As the argument of the third paragraph speaks its content, the prose moves in the paragraph's last few lines from the more expository back to the more formal and the more declarative in fulfillment of the Address's reaching out for capaciousness, its "larger sense."

Officialdom, an act of near to institutional will, is implicit in "we here highly resolve." And in that resolution lies a further paradox: for all the immense sanctifying and consecrating significance of the dead's sacrifice, that significance is, too, a dependent fragility. For without the dedication and re-dedication of "We" the living to the fulfilment of the idea for which they died, again, a nation-creating idea, the dead "will have died in vain." "We" the living thus become subject to a powerful obligation. Meeting that obligation, striving to fulfill America as an idea, the idea "that all men are created equal," is what will make the sacrifice of the dead have ongoing lived meaning and substance. And so if the world takes little note of the Address, it will remember the sacrifice of the dead by the ongoing acts of "We" the living.

The continuation of the nation as an idea, the officialdom and institutionality implicit in "we here highly resolve," "here" rooting us in these people, at this place, at this time, continues in the concluding, subsuming and synthesizing idea of "government of the people, by the people, for the people." Where, at its origins, the nation was "conceived in liberty" and dedicated to equality as a proposition, tested and fought and died for by too many, now equality and liberty both find re-creation in "this nation, under God, shall have a new birth of freedom." And both find their place in the idea of a certain kind of government, of, by and for the people.

So what "We" the living highly resolve," "resolve" itself signifying national will and a near to an institutionally moved purpose, has three related and culminating constituents, each folding into the next: "that these dead shall not have died in vain;" "that this nation, under God, shall have a new birth of freedom;" and "and that government of the people, by the people, for the people, shall not perish from the earth." That last looks and goes back and meets what has been said to have been tested, "testing whether that nation, or any nation so conceived and so dedicated, can long endure."

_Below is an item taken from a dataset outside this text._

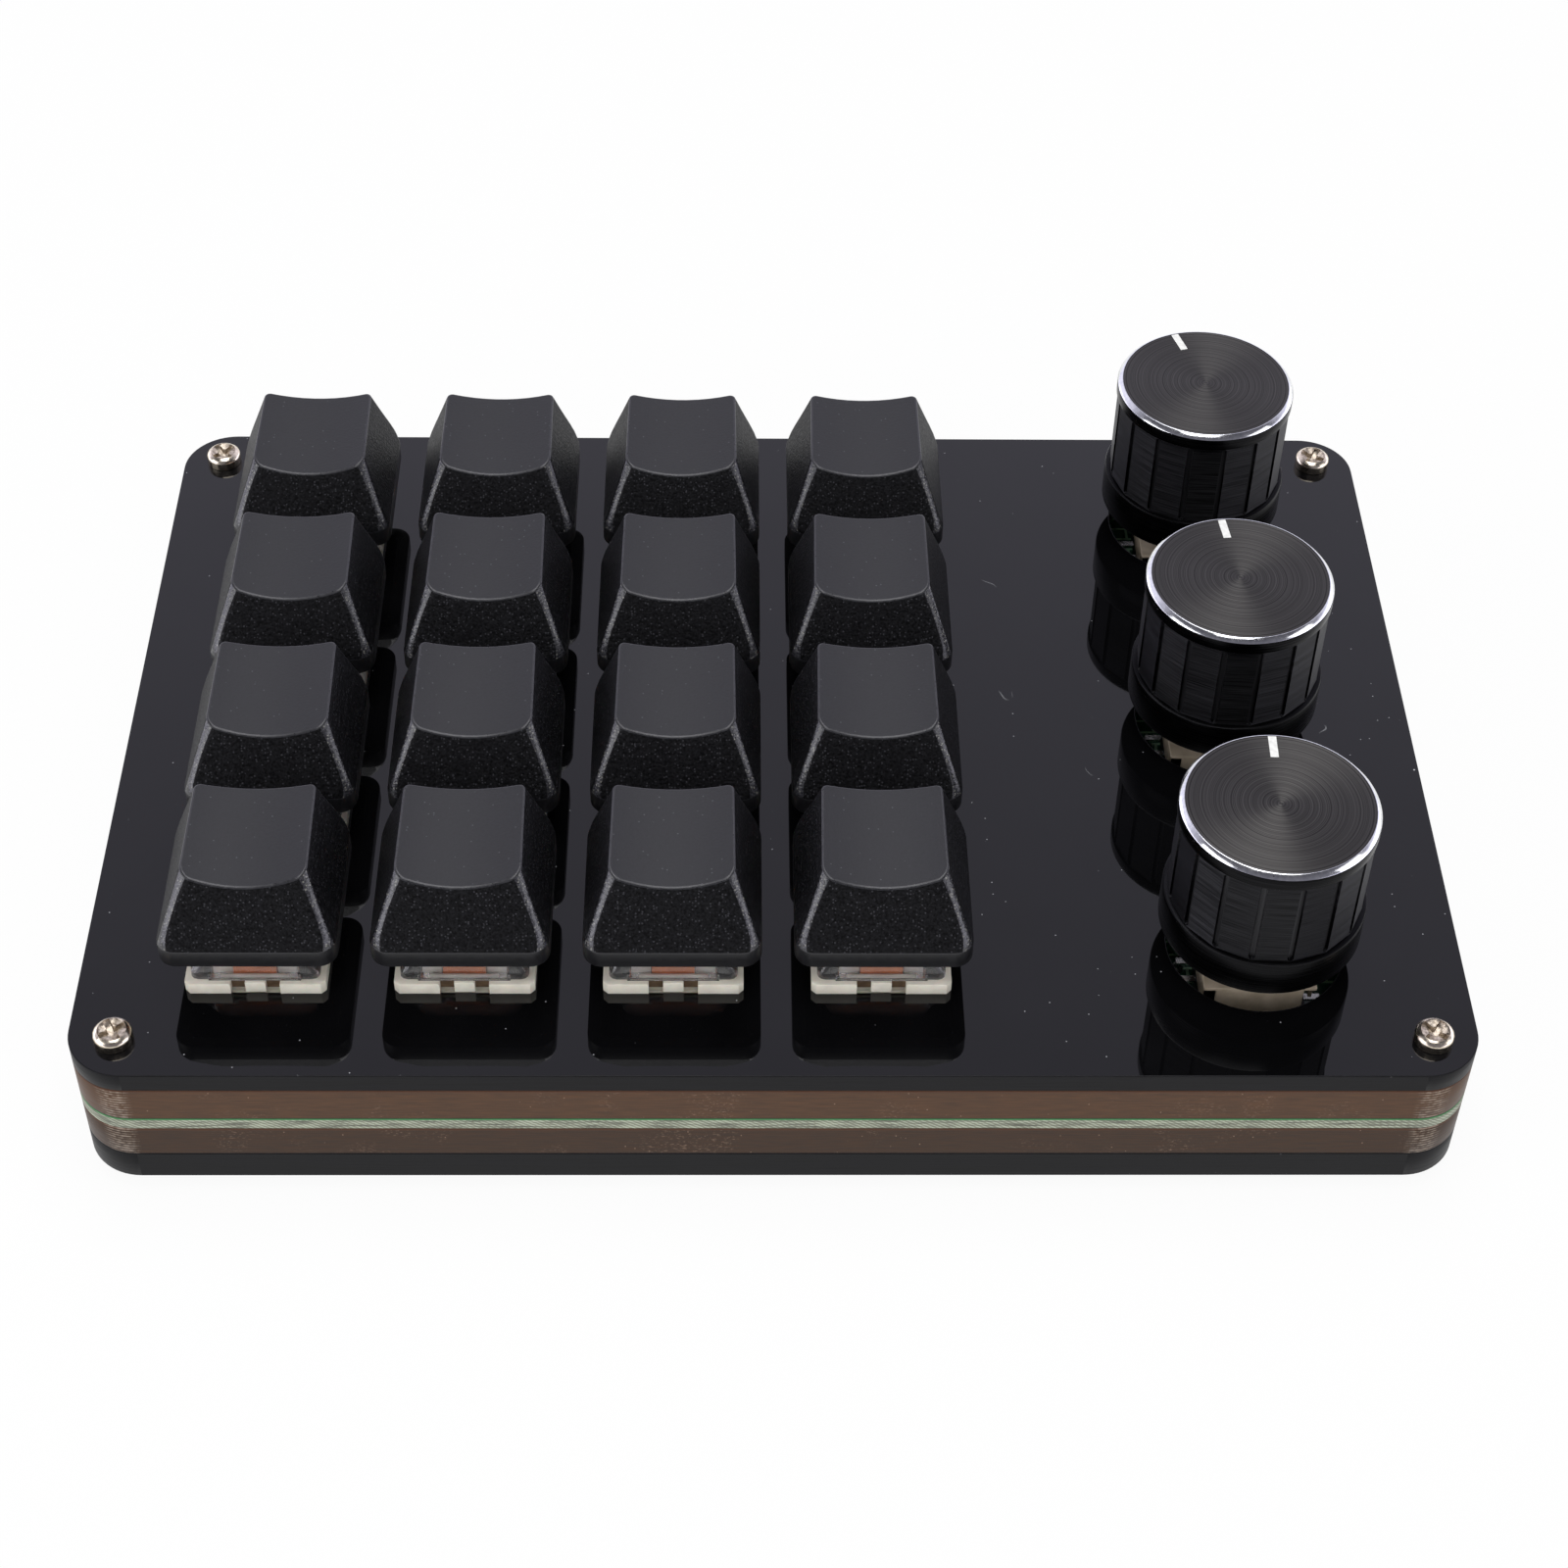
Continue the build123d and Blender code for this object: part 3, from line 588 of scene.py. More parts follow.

The final vision of democratic government, as the Address has it, goes beyond America itself to sweep into its large embrace "any nation," all nations really, which dedicate themselves to this democratic idea, which houses liberty and equality, implicitly by the concluding words and thoughts of the Address inextricably linked.

As said, God watches, but He leaves it for men to do.

And so the Address moves from a founding idea anchoring the creation of a nation, to the testing of that nation as idea in an awesome and tragic war, to the appropriate rites and dedications to the dead by the living, to the inversion of that idea in the dead in effect consecrating the ground where they lie by their sacrifice so long as the living ongoingly fulfill the purpose for which they died, to the high resolve of dedication to that ongoing task, which then holds within itself an idea of democratic government and its promise of liberty and equality for any nation, all nations, dedicated to this idea for all historical time.